The link to segregation and fear of difference is interesting, because there are certainly similar interactions arising between whites and non-whites from such a history – from stereotypes of physicality, sexuality, mental ability, maturity, and on and on, that shape encounters between members of the two groups and often lead the priviliged one into saying or doing something stupid. (A good book on this subject, by the way, is It’s the Little Things, by Lena Williams – it discusses the small habits and slights by which blacks and whites annoy each other. It occurs to me that someone needs to write the corresponding book from a disabled person’s point of view – though, of course, the parallel is inexact.) The bottom line seems to be not merely the expectations we have for people we mentally categorize in a given way (“black”, “disabled”), but that those expectations are normative. People are supposed to behave the way we stereotype them, so, for instance, the fact that someone fails to conform to a limiting or condescending stereotype is not grounds for rejoicing but may even be an affront. (One of Blue’s commenters remarks on people who cannot get their heads around the fact that her son really is permanently disabled, “because he looks so good”. She notes that “it would be easier for them if his disability showed.” [emphasis added])
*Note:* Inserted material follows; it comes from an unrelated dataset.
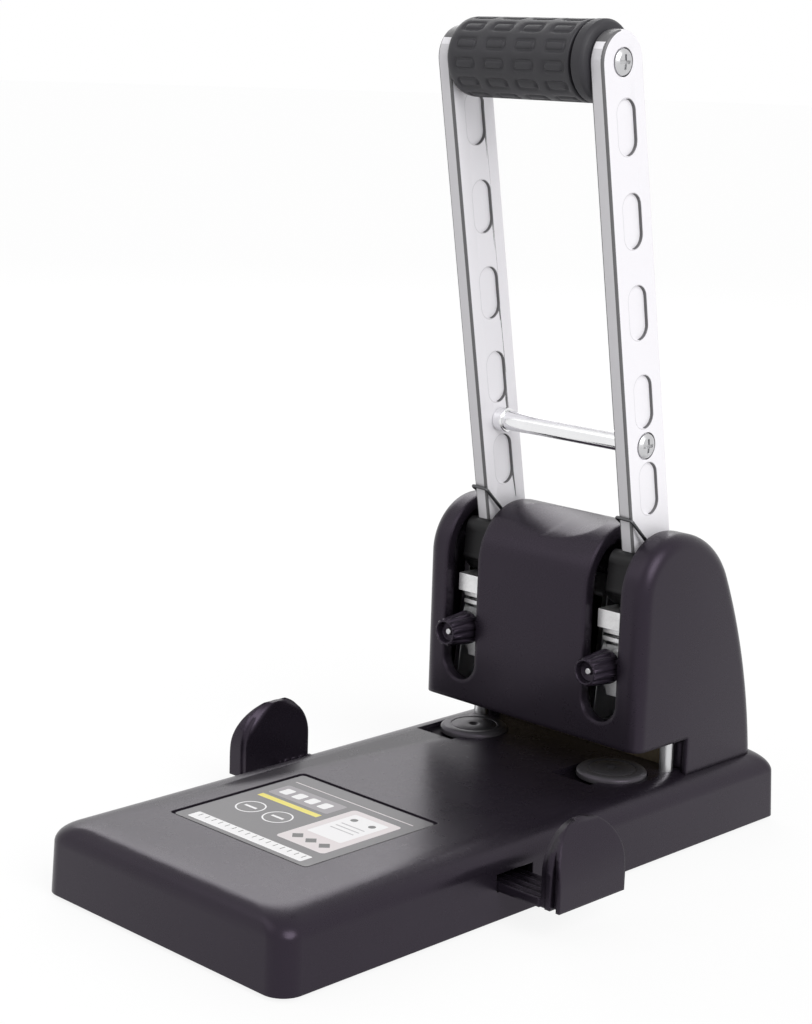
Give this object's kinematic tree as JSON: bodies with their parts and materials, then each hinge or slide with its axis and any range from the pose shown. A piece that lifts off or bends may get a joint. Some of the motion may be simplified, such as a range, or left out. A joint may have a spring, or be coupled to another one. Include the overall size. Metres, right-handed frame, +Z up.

I was particularly taken aback by her pointing out how recently it has been that “mainstreaming” was accepted as a norm for the education of special-needs students. A corrollary to her observation that she is among the first generation of disabled students educated in public schools is the fact that her age cohort is the first generation of non-disabled students educated with their disabled peers among them. That means that there’s a core social group (the Baby Boomers and older) who were raised with the segregationist mentality toward the disabled, and who now dominate society demographically and politically just as the follow-on generation is trying to come to terms with integration.

I would be interested in knowing more about the kinds of expectations and reactions people have – what exactly is the difference between the way non-disabled people look at someone in a manual wheelchair and someone in a powered chair? What does that difference, whatever it may be, say about people’s stereotypes?

A related issue is fissures in the disabled community over different ways of enhancing independence – such as short vs. long canes for the visually impaired, or cochlear implants for hearing-impaired children – questions that can divide the community and organizations within it. But that issue has a very different dynamic, involving self-definition and intra-community conflicts, from that of interactions between the disabled and clueless outsiders.

What would ease interactions between the disabled and non-disabled? Is the disconnect entirely one-sided? How much is this an “attitudes” problem (“ablism”) and how much a question of practicalities (simple education for the non-disabled; more accessibility and assistive devices for the disabled)? And what is the meaning of the generational disconnect between the “mainstreaming” and segregationist mentalities? Are we going to hear some dipshit Boomer Senator, years from now, saying “In my state we voted for asylums and diapers for cripples and retards, and if the rest of the country had done the same, we wouldn’t be having all these problems we have today!”? Is our spotted post-segregation history on racial discrimination a bellwhether for the course of mainstreaming of the disabled?

2 Responses to “Limping Up to Expectations”

  1. Jennifer Says:

    I just found your blog and wanted to let you know I enjoy it. Thanks for providing such a comprehensive set of bioethics links. Well done…

  2. Blue/Kay Says:

    I was particularly taken aback by her pointing out how recently it has been that “mainstreaming” was accepted as a norm for the education of special-needs students.
    Just to clarify, I don’t think I actually qualified as a “special-needs student,” no one ever called me one that I ever heard, and I definitely never considered myself one. I used a manual chair and needed a key to the high school elevator, and a push up a ridiculously steep ramp in the middle of the building’s second floor. I had to use the nurse’s office restroom because it was the only actually accessible one in the building.

    Beyond that, I was your basic honor student. I used the same student desks everyone else did, though I turned the attached chair away so I could better reach the desk part. IIRC, I graduated 12th in a class of nearly 600. My point is that people like me who had NO special needs academically were segregated until my generation.

    Great post, though. It’s raised some new thoughts for me.